Coffee: the view from the valley
What has changed in my lifetime?' Abraham chuckles with genuine amusement at the idea.
Abraham is 73 years old. His son is now the mayor of San Juan del Oro, the town where he lives on the lower eastern slopes of the Peruvian Andes, not far from the Amazon Basin. Another son was killed in an accident on the perilous road up to the Altiplano, the high mountainous plateau that dominates Peru. During the past ten years Abraham has lived through the crossfire of a civil war between Sendero Luminoso ('Shining Path') revolutionaries and the Peruvian Army. Peace is only just returning. I am curious to know what he makes of it all.

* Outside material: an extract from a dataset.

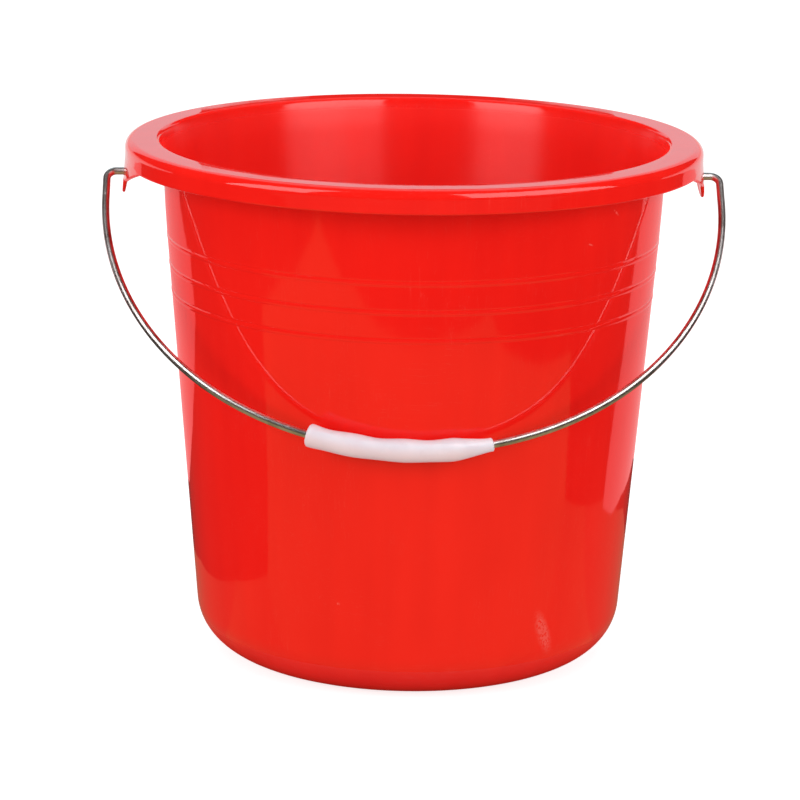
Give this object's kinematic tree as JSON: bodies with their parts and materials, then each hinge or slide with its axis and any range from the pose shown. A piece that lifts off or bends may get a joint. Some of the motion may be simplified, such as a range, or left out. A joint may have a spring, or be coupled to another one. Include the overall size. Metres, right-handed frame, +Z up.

'I tell you this,' he says, his face taking on the gaze you see in the picture of him on the cover of this magazine. 'The cafeteleros, the coffee farmers, were poor when we came here 40 years ago, and we are just as poor now. That has not changed at all.'
Forty years ago I was eight years old. British cities were still black with the soot of the industrial revolution, pockmarked with slums and bomb-sites. There were no supermarkets, few televisions, no computers and few washing machines - things I now think of as commonplace. Everything I take for granted has changed during my lifetime. I take change itself for granted.
Abraham does not. Nor does Gregorio Gomez, a gentle, watchful cafetelero whose home is quite close to Abraham's, a few kilometres higher up the magnificent Tambopata Valley in southern Peru. I am to spend a lot of time with Gregorio in the coming weeks.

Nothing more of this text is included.